US News

CRUSH-HOUR CRITICS RAIL AS MTA NIXES AD

Advocates for the city’s straphangers yesterday threatened to haul the MTA into court over the agency’s decision to censor a subway ad that lampoons rush-hour crowding.

The ad, which includes a picture of a jammed subway car, urges fed-up riders to lobby state lawmakers for more transit funds — and for a full-length Second Avenue subway.

“With livestock, it’s called animal cruelty,” reads the ad copy. “With people, it’s called the morning commute.”

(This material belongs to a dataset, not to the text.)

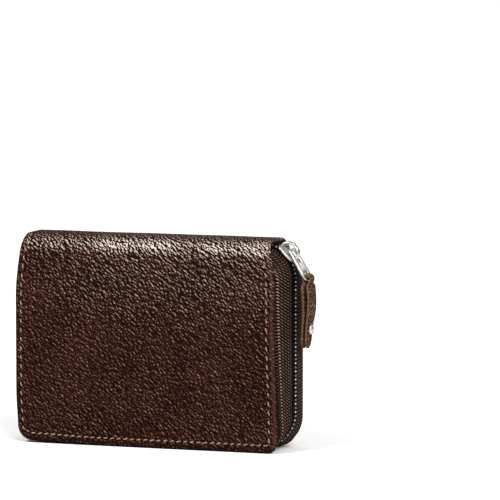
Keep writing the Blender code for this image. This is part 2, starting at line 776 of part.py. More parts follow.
def build_tab(body):
    """The folded leather tab, cut to its rounded shape, and its rivet."""
    strap = finished(
        "pull_tab_leather", prism(tab_outline(), -TAB_WIDTH, TAB_WIDTH, "Y"), tab_leather(), body
    )
    bar = link_bar()
    top = bar[1] + tab_loop_radius() + TAB_PLY_THICKNESS
    end = bar[1] + tab_loop_radius() - TAB_LENGTH
    half = TAB_WIDTH / 2
    rounding = TAB_END_RADIUS
    neck = TAB_NECK_WIDTH / 2
    shoulder = bar[1] - TAB_SHOULDER_DROP
    shape = [
        (neck, top),
        (neck, shoulder),
        (half, shoulder - TAB_SHOULDER_LENGTH),
        *arc((half - rounding, end + rounding), rounding, 0, -90, CORNER_STEPS),
        *arc((rounding - half, end + rounding), rounding, -90, -180, CORNER_STEPS),
        (-half, shoulder - TAB_SHOULDER_LENGTH),
        (-neck, shoulder),
        (-neck, top),
    ]
    reach = TAB_THICKNESS + tab_loop_radius()
    blank = prism(shape, bar[0] - reach, bar[0] + reach, "X")
    cut(strap, finished("pull_tab_shape", blank, tab_leather(), body), "INTERSECT")
    rivet_z = end + RIVET_HEIGHT
    bore = RIVET_SHANK_RADIUS + LAYER_GAP
    hole = rivet_rings(((-reach, bore), (reach, bore)), rivet_z)
    cut(strap, finished("pull_tab_hole", loft(hole), tab_leather(), body))
    inner = TAB_THICKNESS / 2 + LAYER_GAP
    outer = inner + RIVET_HEAD_HEIGHT
    dome = RIVET_HEAD_RADIUS / 2
    profile = (
        (-outer, dome),
        (-inner, RIVET_HEAD_RADIUS),
        (-inner, RIVET_SHANK_RADIUS),
        (inner, RIVET_SHANK_RADIUS),
        (inner, RIVET_HEAD_RADIUS),
        (outer, dome),
    )
    finished("pull_tab_rivet", loft(rivet_rings(profile, rivet_z)), nickel(), body)


def rivet_rings(profile, height):
    """Rings round the rivet's axis, which runs along x through the tab."""
    rings = []
    for along, radius in profile:
        ring = []
        for across, rise in arc((0, height), radius, 0, 360, ROUND_STEPS)[:-1]:
            ring.append((link_bar()[0] + along, across, rise))
        rings.append(ring)
    return rings


def main():
    clear_scene()
    bodies = build_bodies()
    covers = (("back", 1, 0.0, bodies["root"]), ("front", -1, 0.5, bodies["front"]))
    for label, side, phase_share, body in covers:
        build_cover_leather(label, side, body)
        build_cover_stitching(label, side, body)
        build_cover_inside(label, side, body)
        build_tape(label, side, body)
        build_chain(label, side, phase_share, body)
    build_spine(bodies["spine"])
    build_zip_end("right", 1, bodies["spine"])
    build_zip_end("left", -1, bodies["spine"])
    build_accordion(bodies)
    build_slider(bodies["slider"])
    build_link(bodies["link"])
    build_tab(bodies["tab"])


main()
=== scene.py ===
"""Looks of the zip-around card holder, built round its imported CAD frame.

Lengths are in metres. Points are given from the middle of the holder's lower edge: x along the
spine, the front cover at negative y, the spine on top. Every piece's object sits at that place.
"""

import math

import bmesh
import bpy
import numpy as np
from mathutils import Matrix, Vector


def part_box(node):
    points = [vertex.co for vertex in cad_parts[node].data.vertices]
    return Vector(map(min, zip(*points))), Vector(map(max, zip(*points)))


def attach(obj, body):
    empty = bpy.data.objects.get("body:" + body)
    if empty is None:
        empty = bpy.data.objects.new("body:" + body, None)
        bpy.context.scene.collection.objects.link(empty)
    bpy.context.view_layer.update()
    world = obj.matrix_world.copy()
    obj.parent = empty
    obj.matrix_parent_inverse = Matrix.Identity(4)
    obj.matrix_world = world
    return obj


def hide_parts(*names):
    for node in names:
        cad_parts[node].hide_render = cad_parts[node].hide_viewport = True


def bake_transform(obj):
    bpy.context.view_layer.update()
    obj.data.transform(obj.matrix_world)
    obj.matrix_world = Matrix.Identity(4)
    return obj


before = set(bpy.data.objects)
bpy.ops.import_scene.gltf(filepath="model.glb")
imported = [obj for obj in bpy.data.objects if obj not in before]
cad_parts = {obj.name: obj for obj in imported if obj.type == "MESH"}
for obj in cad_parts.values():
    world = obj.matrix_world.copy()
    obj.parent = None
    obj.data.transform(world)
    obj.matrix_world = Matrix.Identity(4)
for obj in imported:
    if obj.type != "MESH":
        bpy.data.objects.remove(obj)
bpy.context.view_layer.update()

MM = 0.001
WELD_REACH = 0.002 * MM
SLIVER_REACH = 0.001 * MM
SHARP_EDGE_DEG = 50.0

cover_low, cover_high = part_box("front_cover_leather")
CENTRE_X = (cover_low.x + cover_high.x) / 2
HALF_WIDTH = (cover_high.x - cover_low.x) / 2
HALF_DEPTH = -cover_low.y
HOLDER_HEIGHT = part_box("spine_leather")[1].z
SPINE_RADIUS = 0.007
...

Metropolitan Transportation Authority officials nixed the ad — one of two that were to be part of a $100,000 campaign paid for by the Straphangers Campaign and the Regional Plan Association.

“Free speech shouldn’t end when you board the A train or get on the number 7 line,” fumed Gene Russianoff, staff attorney for the Straphangers Campaign.

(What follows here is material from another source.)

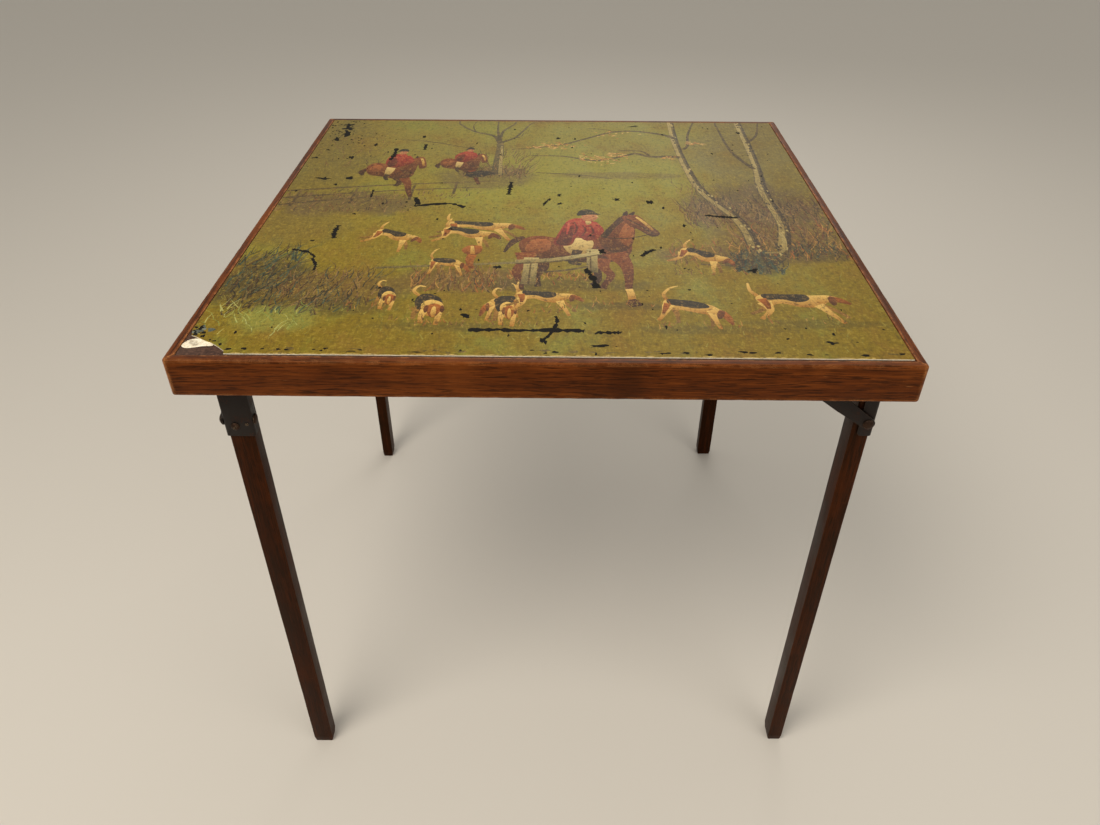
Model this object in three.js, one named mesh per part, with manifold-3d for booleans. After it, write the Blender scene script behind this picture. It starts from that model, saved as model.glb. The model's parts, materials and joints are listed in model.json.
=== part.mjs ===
// A wooden folding card table with a printed picture top and four pinwheel folding legs.
// Units are millimetres, +Z is up, and the origin is on the floor under the table's centre.
// The front rail lies along -Y. Each leg folds up along the rail on its left hand, seen from
// outside the corner, so the four corners are copies turned by a quarter turn about Z.
import * as THREE from 'three';
import { mergeVertices } from 'three/addons/utils/BufferGeometryUtils.js';
import Module from 'manifold-3d';

const wasm = await Module();
wasm.setup();

// ---------- driving dimensions ----------
const GAP = 0.3; // between pieces that touch
const SIDE = 750; // square top, outside the rails
const HALF = SIDE / 2;
const HEIGHT = 687; // floor to the printed sheet

// rails
const RAIL_THICKNESS = 19;
const RAIL_TOP = HEIGHT - 0.8; // the sheet stands a little proud of the rails
const RAIL_BOTTOM = HEIGHT - 43.2;
const LIP = 10; // width of the rail's top edge outside the panel
const REBATE_FLOOR = RAIL_TOP - 6.7;
const TOP_EDGE_ROUND = 2.6;
const BOTTOM_EDGE_ROUND = 1.6;
const CORNER_ROUND = 4.5;

// panel
const BOARD_HALF = HALF - LIP - GAP;
const BOARD_BOTTOM = REBATE_FLOOR + GAP;
const SHEET_HALF = HALF - LIP - 2;
const SHEET_THICKNESS = 1.1;
const SHEET_BOTTOM = HEIGHT - SHEET_THICKNESS;
const BOARD_TOP = SHEET_BOTTOM - GAP;

// legs, in the front right corner: WIDE is along the hinge pin, THIN is in the folding plane
const LEG_WIDE = 26.8;
const LEG_THIN = 19.7;
const LEG_OUT_X = HALF - 25; // leg's outer face, towards the side rail
const LEG_IN_X = LEG_OUT_X - LEG_THIN;
const LEG_FRONT_Y = -HALF + 35.6; // leg's face towards the front rail
const LEG_REAR_Y = LEG_FRONT_Y + LEG_WIDE;
const LEG_EDGE_ROUND = 1.2;
const FOOT_HEIGHT = 10; // the foot tapers over this height
const FOOT_TAPER = 0.11; // share of the section lost at the floor

// hinge pin of the leg and rivet of the brace
const PIVOT_X = LEG_OUT_X - 4.5;
const PIVOT_Z = RAIL_BOTTOM + 6.7;
const PIVOT_RADIUS = 3;
const PIVOT_HEAD = 4.8;
const PIVOT_HEAD_DEPTH = 2;
const LEG_TOP = PIVOT_Z - 4;
const RIVET_X = PIVOT_X - 1;
const RIVET_Z = PIVOT_Z - 57.5;
const RIVET_RADIUS = 2.4;
const RIVET_HEAD = 6;
const RIVET_HEAD_DEPTH = 2.4;

// pressed steel
const STEEL = 2;
const CAP_BOTTOM = PIVOT_Z - 75.5;
const CAP_EAR_REACH = 16; // from the web's outer face towards the middle of the table
const CAP_EAR_ROUND = 6.5;
const CAP_WEB_TOP = PIVOT_Z - 2;
const CAP_EAR_SHOULDER = PIVOT_Z - 12; // where an ear's inner edge starts to slope to its round
const CAP_CORNER_CUT = 3; // off each ear's lower inner corner
const ARM_THICKNESS = 2.5;
const BRACKET_EAR_ROUND = 6.5;
const BRACKET_EAR_ROOT = 13; // how far an ear reaches inward of the pivot at the plate
const BRACKET_TOP = REBATE_FLOOR - GAP;
const BRACKET_FRONT_END = HALF - 75; // how far the gusset runs along the front rail
const BRACKET_SIDE_END = -HALF + 107; // and along the side rail
const BRACKET_SIDE_WIDTH = 16; // of the gusset at its end on the side rail
const FLANGE_BOTTOM = RAIL_BOTTOM + 8;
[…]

The ads were to be posted in about 3,000 subway cars next month, just as state lawmakers are expected to begin their review of the MTA’s proposed five-year, $16.5billion capital plan.

Chris Boyland, chief spokesman for the MTA, said the headline in the ad violates agency policy because it would discourage people from taking the subways.

“It’s directly adverse to the commercial interests of the MTA,” said Boyland.